You don’t have to contemplate the colonial logic of tower defense to feel something unsavory about the whole experience. I both enjoy this type of game and hope not to play another for a long time. If a control freak resides within you (and mine is irrepressible), then you will already know what it’s like to feel completely engaged while playing but hollowed out and wasted afterward. I judge my video game experiences largely on what, if anything, still lingers hours and days later. Being compelled at the time of play matters, but that often turns out to be rather thin gratification. With tower defense, though, it’s not that it leaves nothing behind. Part of my mind remains a clenched fist, still poring over mental maps. It’s that this feels like a compulsion rather than an engagement with my imagination. I am left with something fearful in me roused, something that would be better left sleeping.

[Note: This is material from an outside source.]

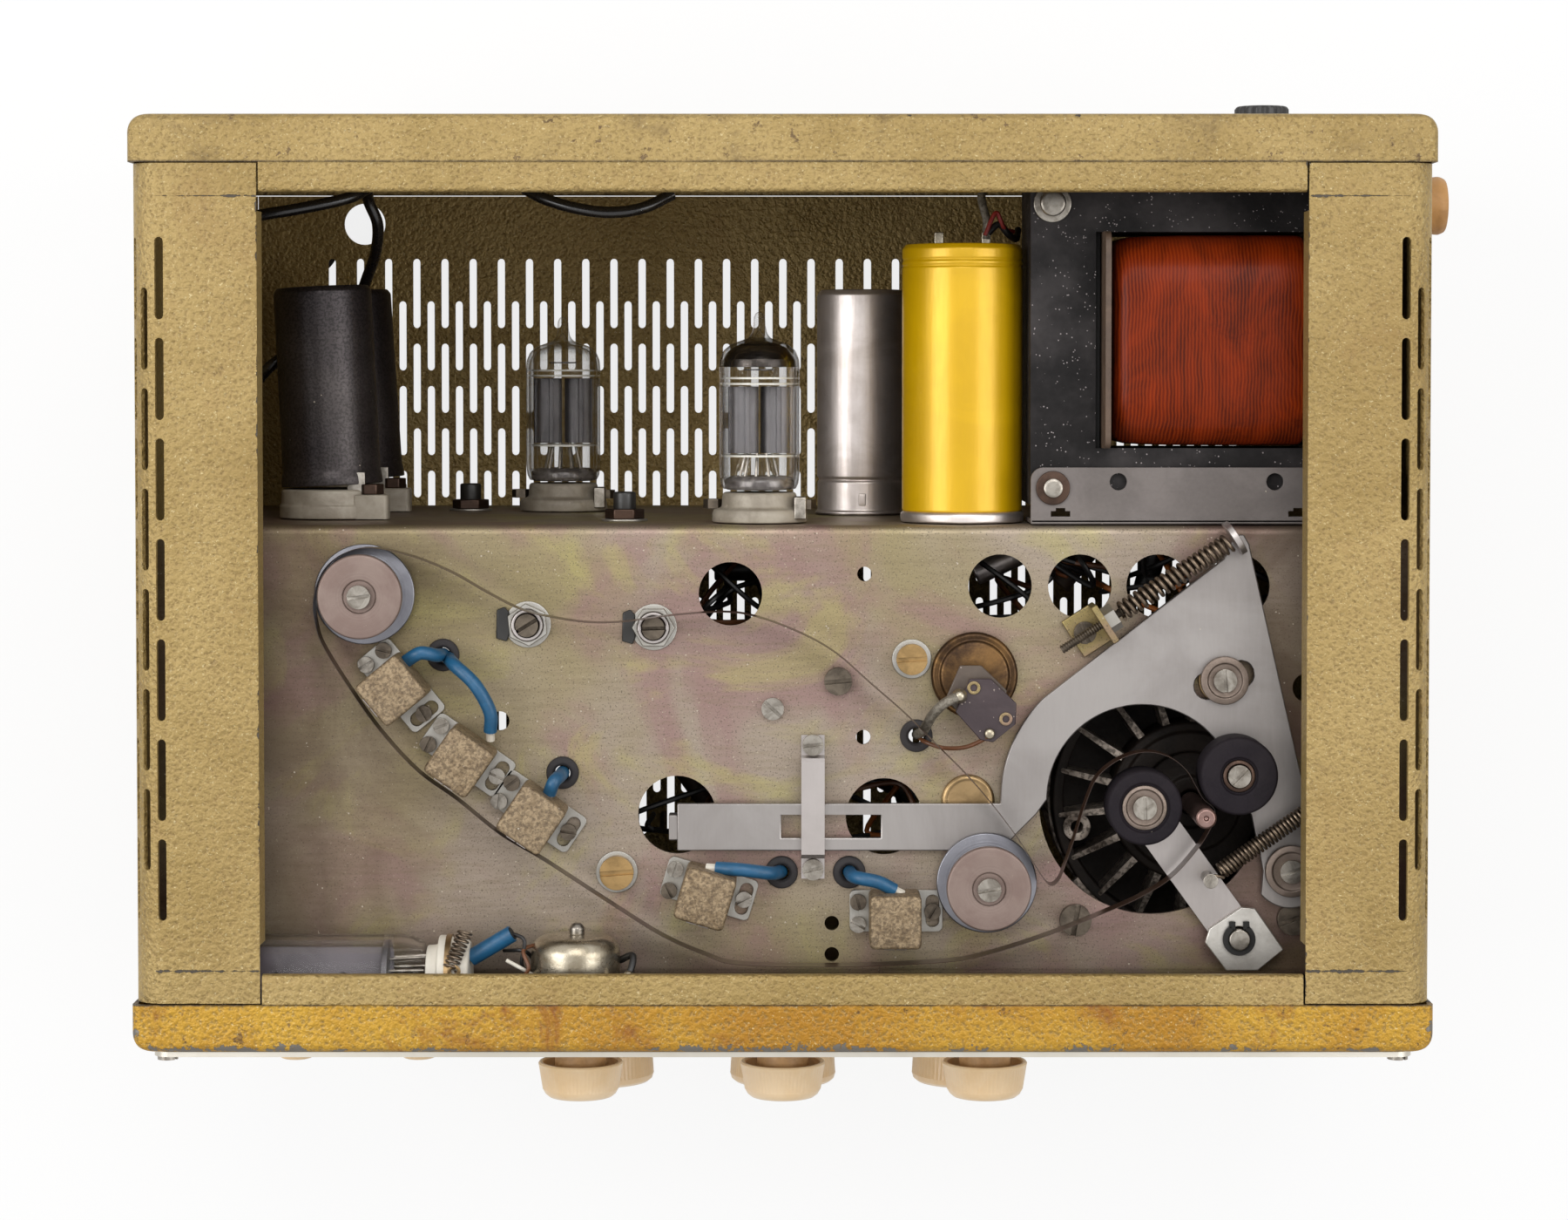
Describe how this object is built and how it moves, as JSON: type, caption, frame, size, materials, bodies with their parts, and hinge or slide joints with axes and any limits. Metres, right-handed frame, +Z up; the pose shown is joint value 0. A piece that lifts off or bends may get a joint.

I’m full of plans and to-do lists in everyday life, but I prefer my games to be chaotic, mercurial. Perhaps I’m drawn to difference. Or maybe games provide a safer space to lose control. Of course, most virtual chaos is actually an illusion. Video games are still, in their programmed hearts, on the side of order. They are predictable, repeatable, mannered, and the most dependable source of chaos remains the player. I delight in unintended consequences myself and love when games embrace randomness and resist mastery. Designers, though, worry too much about unduly frustrating players, about being unfair, when the most flagrantly unfair game in modern memory — Candy Crush Saga — has no shortage of players. I’m not advocating for more Candy Crush, but I do want something more lifelike and less gratifying out of games, something that doesn’t play so expertly upon my desire for control. You have to wonder what might be gained if game developers were inspired less by the established order, by the towering edifice of other games, and more by the blooming, buzzing, barbaric world outside the door.